INSTRUCTIONS TO FOLLOW =>
Write out, exactly as given, every line from the one holding "for side, runs_along_x, sign" to the one holding "obj.parent = None", including both.

RECORDED INFORMATION =>
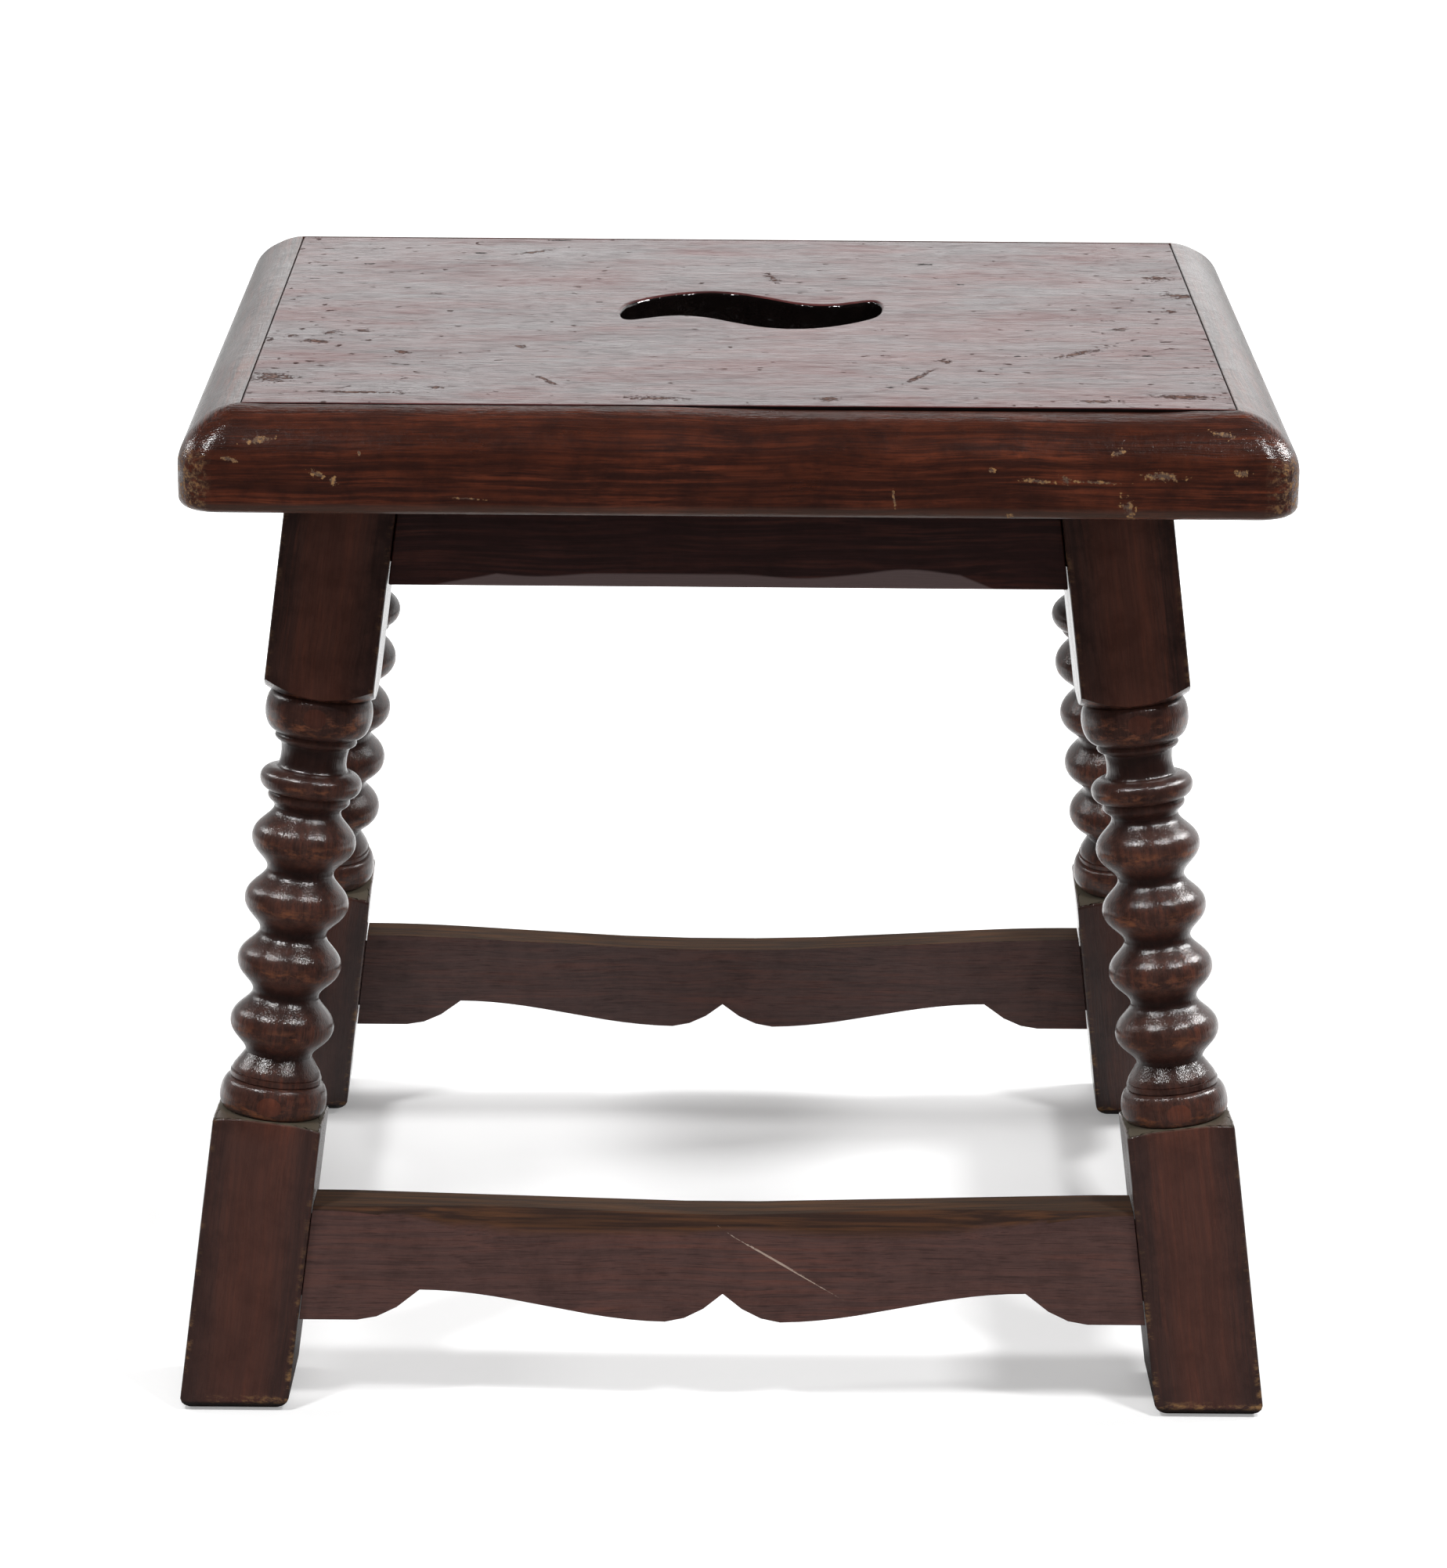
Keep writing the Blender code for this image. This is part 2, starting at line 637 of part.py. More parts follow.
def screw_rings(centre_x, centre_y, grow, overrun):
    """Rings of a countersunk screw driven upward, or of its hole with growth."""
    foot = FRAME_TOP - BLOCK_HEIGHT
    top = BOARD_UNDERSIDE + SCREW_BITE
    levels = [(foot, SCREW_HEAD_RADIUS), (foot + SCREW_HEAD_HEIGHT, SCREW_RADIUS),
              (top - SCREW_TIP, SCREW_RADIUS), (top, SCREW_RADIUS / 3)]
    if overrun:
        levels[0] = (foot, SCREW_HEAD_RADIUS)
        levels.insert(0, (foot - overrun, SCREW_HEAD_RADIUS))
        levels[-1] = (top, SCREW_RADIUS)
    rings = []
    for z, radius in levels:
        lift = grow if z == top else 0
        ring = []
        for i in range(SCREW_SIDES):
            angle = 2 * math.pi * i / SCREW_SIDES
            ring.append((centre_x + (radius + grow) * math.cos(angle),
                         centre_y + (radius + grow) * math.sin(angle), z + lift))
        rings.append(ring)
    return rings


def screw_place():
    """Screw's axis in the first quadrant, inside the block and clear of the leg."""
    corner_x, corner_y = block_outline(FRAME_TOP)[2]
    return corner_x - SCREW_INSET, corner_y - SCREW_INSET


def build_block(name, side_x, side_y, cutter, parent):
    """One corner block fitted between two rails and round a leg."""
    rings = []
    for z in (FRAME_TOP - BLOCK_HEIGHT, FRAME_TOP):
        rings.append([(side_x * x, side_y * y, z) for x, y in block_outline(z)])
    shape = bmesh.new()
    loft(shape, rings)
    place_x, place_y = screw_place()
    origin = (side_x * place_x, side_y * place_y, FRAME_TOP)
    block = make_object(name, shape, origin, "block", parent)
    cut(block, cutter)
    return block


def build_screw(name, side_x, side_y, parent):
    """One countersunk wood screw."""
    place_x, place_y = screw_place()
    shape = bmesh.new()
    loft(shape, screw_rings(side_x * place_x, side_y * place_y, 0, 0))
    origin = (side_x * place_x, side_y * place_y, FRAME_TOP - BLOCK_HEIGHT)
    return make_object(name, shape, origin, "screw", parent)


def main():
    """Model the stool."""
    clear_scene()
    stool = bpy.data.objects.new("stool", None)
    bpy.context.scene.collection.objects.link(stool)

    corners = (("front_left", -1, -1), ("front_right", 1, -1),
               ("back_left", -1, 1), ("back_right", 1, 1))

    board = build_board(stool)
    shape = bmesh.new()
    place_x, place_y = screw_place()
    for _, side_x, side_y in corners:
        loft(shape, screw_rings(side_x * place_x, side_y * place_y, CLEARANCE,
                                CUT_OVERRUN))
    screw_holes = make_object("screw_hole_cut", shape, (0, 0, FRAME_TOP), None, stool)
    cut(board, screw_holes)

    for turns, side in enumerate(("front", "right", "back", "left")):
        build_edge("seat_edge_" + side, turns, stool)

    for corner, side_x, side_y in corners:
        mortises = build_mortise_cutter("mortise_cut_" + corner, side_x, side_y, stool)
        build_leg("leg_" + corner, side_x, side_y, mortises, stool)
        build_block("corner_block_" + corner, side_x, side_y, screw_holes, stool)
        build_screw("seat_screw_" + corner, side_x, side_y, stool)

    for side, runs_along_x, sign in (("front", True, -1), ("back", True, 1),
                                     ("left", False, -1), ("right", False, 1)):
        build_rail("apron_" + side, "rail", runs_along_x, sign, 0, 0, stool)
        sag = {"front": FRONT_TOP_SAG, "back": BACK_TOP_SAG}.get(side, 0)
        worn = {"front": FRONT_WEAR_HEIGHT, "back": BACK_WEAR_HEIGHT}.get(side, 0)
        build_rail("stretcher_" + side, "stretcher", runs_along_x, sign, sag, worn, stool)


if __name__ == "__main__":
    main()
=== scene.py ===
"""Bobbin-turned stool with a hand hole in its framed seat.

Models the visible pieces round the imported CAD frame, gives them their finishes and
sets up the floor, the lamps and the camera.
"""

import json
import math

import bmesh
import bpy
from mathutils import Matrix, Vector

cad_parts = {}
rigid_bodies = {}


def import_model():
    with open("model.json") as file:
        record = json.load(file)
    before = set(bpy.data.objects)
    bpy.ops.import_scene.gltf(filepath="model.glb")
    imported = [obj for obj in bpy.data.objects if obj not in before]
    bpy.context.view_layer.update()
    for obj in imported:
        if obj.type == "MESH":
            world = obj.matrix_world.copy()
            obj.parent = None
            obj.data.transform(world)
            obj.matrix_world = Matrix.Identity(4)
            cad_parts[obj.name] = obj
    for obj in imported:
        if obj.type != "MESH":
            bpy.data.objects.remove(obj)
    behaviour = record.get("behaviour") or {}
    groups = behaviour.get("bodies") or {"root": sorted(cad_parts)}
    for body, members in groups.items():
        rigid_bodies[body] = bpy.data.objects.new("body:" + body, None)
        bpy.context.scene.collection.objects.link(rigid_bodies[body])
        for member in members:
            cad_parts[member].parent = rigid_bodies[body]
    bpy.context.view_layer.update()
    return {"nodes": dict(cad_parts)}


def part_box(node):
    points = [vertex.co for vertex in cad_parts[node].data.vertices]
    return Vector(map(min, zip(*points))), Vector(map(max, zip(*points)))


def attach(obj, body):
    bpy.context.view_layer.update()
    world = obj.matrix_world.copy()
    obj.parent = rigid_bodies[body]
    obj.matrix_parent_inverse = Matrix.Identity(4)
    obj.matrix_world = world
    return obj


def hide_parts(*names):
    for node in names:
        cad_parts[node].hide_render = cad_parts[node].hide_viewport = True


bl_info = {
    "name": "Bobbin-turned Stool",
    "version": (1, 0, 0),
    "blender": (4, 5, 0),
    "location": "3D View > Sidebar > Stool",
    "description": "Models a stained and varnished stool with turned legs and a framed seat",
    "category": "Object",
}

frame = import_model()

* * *

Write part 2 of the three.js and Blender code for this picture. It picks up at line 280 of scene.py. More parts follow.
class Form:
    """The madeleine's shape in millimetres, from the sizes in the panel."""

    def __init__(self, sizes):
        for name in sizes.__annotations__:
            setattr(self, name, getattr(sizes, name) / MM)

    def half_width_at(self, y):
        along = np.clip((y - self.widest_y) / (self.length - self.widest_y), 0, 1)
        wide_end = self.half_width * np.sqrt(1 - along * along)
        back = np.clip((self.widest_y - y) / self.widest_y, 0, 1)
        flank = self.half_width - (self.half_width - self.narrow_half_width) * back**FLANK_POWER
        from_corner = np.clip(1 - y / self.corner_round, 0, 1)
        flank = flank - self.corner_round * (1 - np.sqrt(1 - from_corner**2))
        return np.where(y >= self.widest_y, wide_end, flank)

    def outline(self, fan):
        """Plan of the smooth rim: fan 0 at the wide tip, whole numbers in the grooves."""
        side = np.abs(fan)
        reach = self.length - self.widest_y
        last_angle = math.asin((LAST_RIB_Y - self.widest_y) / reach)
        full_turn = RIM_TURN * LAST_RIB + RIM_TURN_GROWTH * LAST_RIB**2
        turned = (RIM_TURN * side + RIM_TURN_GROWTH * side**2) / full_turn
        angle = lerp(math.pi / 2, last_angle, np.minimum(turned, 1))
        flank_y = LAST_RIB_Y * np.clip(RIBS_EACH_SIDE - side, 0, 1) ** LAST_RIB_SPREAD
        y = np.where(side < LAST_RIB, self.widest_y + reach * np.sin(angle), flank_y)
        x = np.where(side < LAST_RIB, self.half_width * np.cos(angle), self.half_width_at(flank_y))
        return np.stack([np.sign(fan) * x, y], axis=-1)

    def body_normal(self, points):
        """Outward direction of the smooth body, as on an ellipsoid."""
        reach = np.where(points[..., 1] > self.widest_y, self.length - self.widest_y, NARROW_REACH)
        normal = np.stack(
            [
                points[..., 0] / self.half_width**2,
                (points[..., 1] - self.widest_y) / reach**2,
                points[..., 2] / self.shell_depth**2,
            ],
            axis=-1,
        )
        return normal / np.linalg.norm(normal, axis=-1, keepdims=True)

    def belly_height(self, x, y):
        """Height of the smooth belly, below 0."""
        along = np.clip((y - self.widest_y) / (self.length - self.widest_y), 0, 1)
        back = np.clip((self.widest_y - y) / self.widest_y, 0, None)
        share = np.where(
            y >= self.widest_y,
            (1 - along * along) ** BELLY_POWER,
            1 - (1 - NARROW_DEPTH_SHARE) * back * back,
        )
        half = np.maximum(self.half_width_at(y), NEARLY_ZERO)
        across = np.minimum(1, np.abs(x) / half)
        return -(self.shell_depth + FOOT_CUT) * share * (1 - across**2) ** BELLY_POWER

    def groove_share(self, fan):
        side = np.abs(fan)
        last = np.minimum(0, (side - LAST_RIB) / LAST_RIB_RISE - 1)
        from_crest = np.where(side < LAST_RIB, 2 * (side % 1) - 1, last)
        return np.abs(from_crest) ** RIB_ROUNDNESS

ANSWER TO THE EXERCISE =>
    for side, runs_along_x, sign in (("front", True, -1), ("back", True, 1),
                                     ("left", False, -1), ("right", False, 1)):
        build_rail("apron_" + side, "rail", runs_along_x, sign, 0, 0, stool)
        sag = {"front": FRONT_TOP_SAG, "back": BACK_TOP_SAG}.get(side, 0)
        worn = {"front": FRONT_WEAR_HEIGHT, "back": BACK_WEAR_HEIGHT}.get(side, 0)
        build_rail("stretcher_" + side, "stretcher", runs_along_x, sign, sag, worn, stool)


if __name__ == "__main__":
    main()
=== scene.py ===
"""Bobbin-turned stool with a hand hole in its framed seat.

Models the visible pieces round the imported CAD frame, gives them their finishes and
sets up the floor, the lamps and the camera.
"""

import json
import math

import bmesh
import bpy
from mathutils import Matrix, Vector

cad_parts = {}
rigid_bodies = {}


def import_model():
    with open("model.json") as file:
        record = json.load(file)
    before = set(bpy.data.objects)
    bpy.ops.import_scene.gltf(filepath="model.glb")
    imported = [obj for obj in bpy.data.objects if obj not in before]
    bpy.context.view_layer.update()
    for obj in imported:
        if obj.type == "MESH":
            world = obj.matrix_world.copy()
            obj.parent = None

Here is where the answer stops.